Janell Hobson: For visitors who were to come to the Harriet Tubman Home in Auburn, what new information would they actually learn about Harriet Tubman that they might not know? 

Karen V. Hill: If you’ve never been along the Eastern Shore of Maryland, then Auburn in central New York shows you that Tubman truly loved pastoral landscapes. She did not try to urbanize her life; the landscapes in Maryland where Tubman grew up are very similar to where she chose to live in Auburn. I mean that’s who she was, that’s where she felt comfortable.  

To me that’s just startling, that this place in Maryland where she had been treated so harshly, she was able to separate the brutality of slavery from how she loved the land. She loved the beauty; she loved the quiet. Despite the cruelty of her experience in that place, she tried to recreate and replicate that landscape. She chose property that would give her that kind of sensibility, just her profound respect for what is natural.

Where did she learn the life lessons about what is good to put in your body and what you should stay away from? I think more work needs to be done on how she developed that kind of appreciation.  

To me that’s just startling, that this place in Maryland where she had been treated so harshly, she was able to separate the brutality of slavery from how she loved the land.

Harriet Tubman “understood why it was important for women to be able to acquire credit, why it was important to have home ownership,” said Karen V. Hill.

Hobson: Could you say more about these life lessons? 

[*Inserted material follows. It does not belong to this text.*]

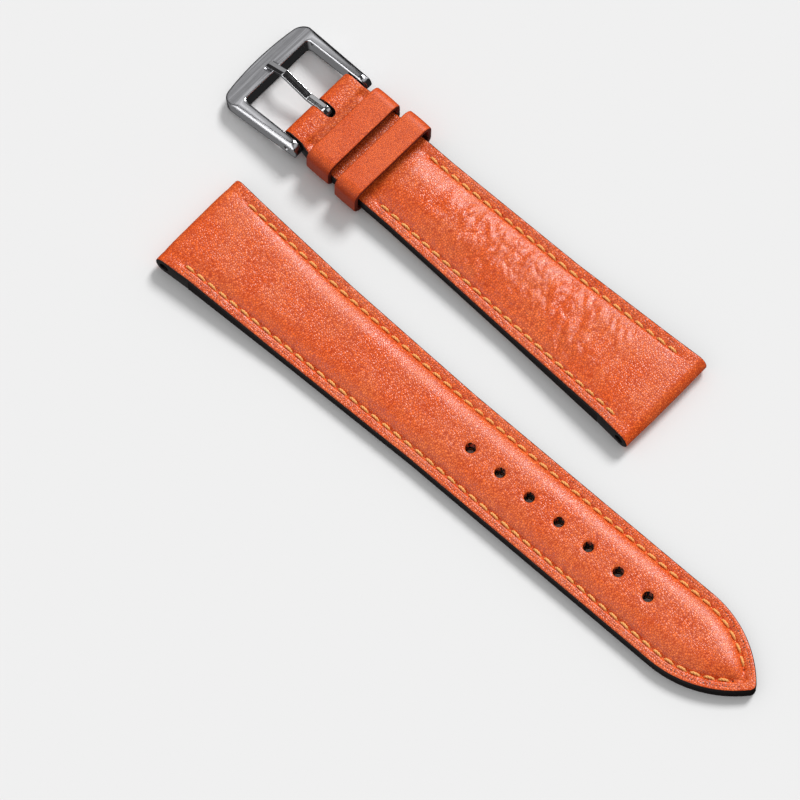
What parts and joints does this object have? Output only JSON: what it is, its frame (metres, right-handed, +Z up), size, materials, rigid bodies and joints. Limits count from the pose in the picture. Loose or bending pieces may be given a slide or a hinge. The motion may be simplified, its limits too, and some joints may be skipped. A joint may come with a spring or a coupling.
{
  "type": "watch strap",
  "caption": "Padded leather watch strap with stitched edges: pointed tail half with adjustment holes, and short half with keepers, spring bar and steel pin buckle.",
  "frame": {"origin": "under the middle of the whole, on the table that both halves lie on", "axes": "+X along the strap, from the buckle towards the tail half's tip; +Y across, from the tail half to the short half; +Z up"},
  "size_m": [0.1384, 0.049, 0.0067],
  "materials": {
    "orange_leather": "fine pebble grain, satin",
    "keeper_leather": "smooth, satin",
    "lining_leather": "matt, fine nap",
    "padding_felt": "pressed felt",
    "bonded_core": "bonded fibre",
    "linen_thread": "waxed",
    "bar_steel": "turned",
    "spring_steel": "drawn wire",
    "polished_steel": "polished"
  },
  "bodies": {
    "short_half": {"short_top_leather": "orange_leather", "short_padding": "padding_felt", "short_core": "bonded_core", "short_lining": "lining_leather", "short_stitching": "linen_thread", "fixed_keeper": "keeper_leather", "bar_barrel": "bar_steel", "bar_spring": "spring_steel"},
    "tail_half": {"tail_top_leather": "orange_leather", "tail_padding": "padding_felt", "tail_core": "bonded_core", "tail_lining": "lining_leather", "tail_stitching": "linen_thread"},
    "buckle": {"buckle_frame": "polished_steel"},
    "tongue": {"buckle_tongue": "polished_steel"},
    "sliding_keeper": {"free_keeper": "keeper_leather"},
    "pin_right": {"bar_pin_right": "bar_steel"},
    "pin_left": {"bar_pin_left": "bar_steel"}
  },
  "joints": [
    {"name": "buckle_swing", "type": "hinge", "parent": "short_half", "child": "buckle", "pos_m": [-0.05357, 0.01455, 0.00314], "axis": [0, -1, 0], "range_deg": [-105, 60]},
    {"name": "tongue_lift", "type": "hinge", "parent": "buckle", "child": "tongue", "pos_m": [-0.05357, 0.01455, 0.00314], "axis": [0, 1, 0], "range_deg": [0, 110]},
    {"name": "keeper_slide", "type": "slide", "parent": "short_half", "child": "sliding_keeper", "axis": [0.9999, 0, -0.0152], "range_m": [-0.0018, 0.024]},
    {"name": "pin_right_press", "type": "slide", "parent": "short_half", "child": "pin_right", "axis": [0, -1, 0], "range_m": [0, 0.0015], "stiffness_N_per_m": 500, "springref_m": -0.002, "deforming": ["bar_spring"]},
    {"name": "pin_left_press", "type": "slide", "parent": "short_half", "child": "pin_left", "axis": [0, 1, 0], "range_m": [0, 0.0015], "stiffness_N_per_m": 500, "springref_m": -0.002, "deforming": ["bar_spring"]},
    {"name": "tail_lift", "type": "slide", "parent": "short_half", "child": "tail_half", "axis": [0, 0, 1], "range_m": [0, 0.05]}
  ]
}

Hill: She was incredibly aware of what she put into her body. She lived to be 91. This woman who everybody saw as a plain woman was just so much more, she was deep. Her favorite dessert was eating strawberries; that was her sugar. She even understood that eating the strawberries from a nice container or goblet—she liked these little nice fancy goblets—made a difference. Weight Watchers or Jenny Craig could do a whole campaign called “Do It Like Harriet”!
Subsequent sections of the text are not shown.